“Too Many Hamsters in My House!” and “The Hiccuping, Hopping Hamster” are not problems for furry pets in a local day care center.
Instead, they’re two of the stories McHenry resident Mark Sommerfield has written for his children’s book series, “Two Awesome Hamster Stories,” since June.
Sommerfield, 70, said he had always been told he had a gift for writing, but it wasn’t something he’d actually taken the time to do before he retired 14 years ago.
“Then, in 2019, I started getting ideas and writing things down” for book ideas, Sommerfield said.
He’d looked into self-publishing printed books, but one company wanted $5,000 for 350 books.
“Is this something just for rich people?” Sommerfield said he wondered over the cost.
Then, in June, Sommerfield and his wife, Jeanne, were walking near the McHenry Dam when they encountered Audrey Marie Hessler and her husband, Ross.
Hessler, 69, of Island Lake, is a retired English teacher who often speaks to Christian women’s groups. She has self-published books – journals and books written for her grandchildren – on Amazon Kindle.

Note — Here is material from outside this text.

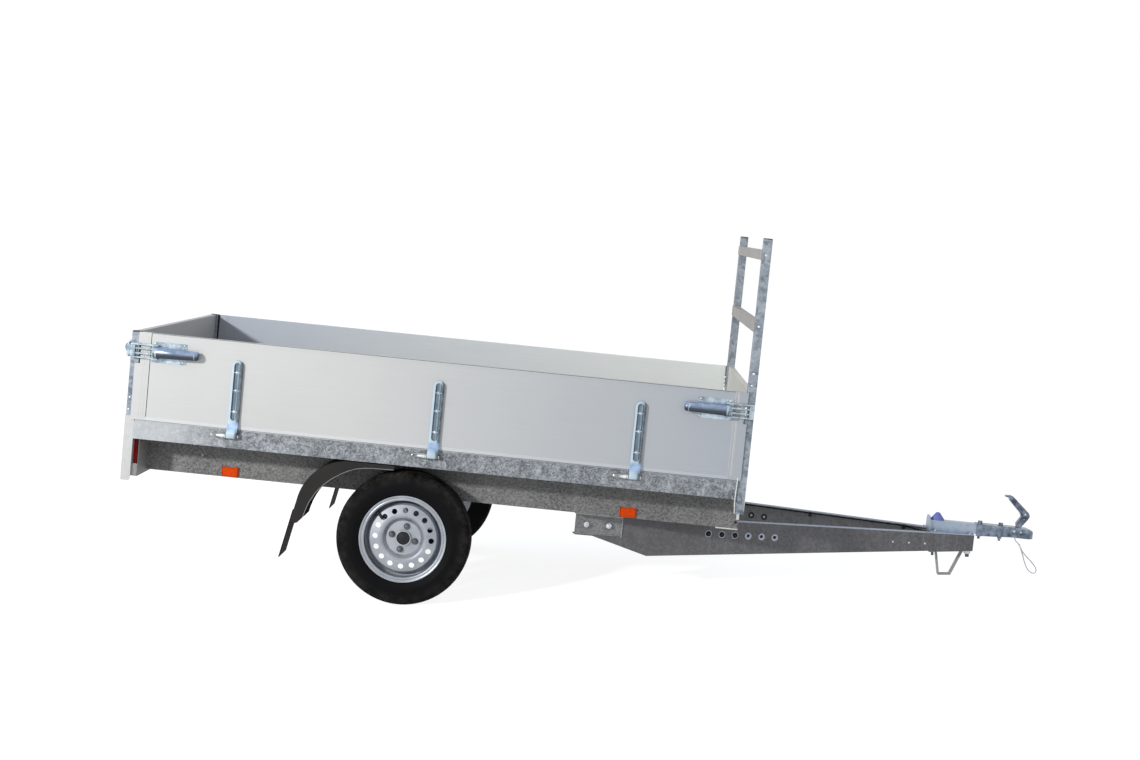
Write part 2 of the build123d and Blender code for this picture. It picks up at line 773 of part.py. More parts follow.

The two couples started discussing friendly churches to try out and eventually talked about Hessler’s work as a writer and illustrator and Sommerfield’s desire to write books.
“When I first met Mark, I thought, ‘I would show him how to do this,’” to publish online himself, Hessler said.
Instead, she has become an illustrator and editor for Sommerfield’s book series.
So far, Sommerfield has two books, in both soft and hard cover, available on Amazon about his hamster characters. Each book includes two stories.
Everybody is different. They might feel ‘I look strange,’ but your friends and family love you for who you are. ... You are fine the way you are.”— Mark Sommerfield, McHenry resident
A third book, “Gramma and Grampster Hamster,” is expected in a week or so. It will contain one story.
“We have a niche,” Sommerfield said about his characters. “We are having a lot of fun with it.”
None of the six children in their blended family, or their 16 grandchildren, had hamsters. But he wanted a character “that kids can relate to,” Sommerfield said.
Not everyone likes dogs or cats, but he didn’t know anyone who didn’t like or who felt threatened by hamsters, he said.
What his stories do tend to focus on is acceptance and encouraging others, he said, adding that the upcoming “Buddy the Bearded Hamster” was an example of that.
Sommerfield said he’s a hamster born with a beard who worries people won’t accept him, but learns that his friends and family love him the way he is.”
“Everybody is different. They might feel ‘I look strange,’ but your friends and family love you for who you are. ... You are fine the way you are,” Sommerfield said. “Never judge a hamster by its cover.”
Sommerfield said he also hopes to inspire other retirees to pursue dreams they may not have made time for when they were working adults.
“Whether it is art, music or writing ... go for it,” Sommerfield said. “You have the time now, even with kids and grandkids, to encourage other people.”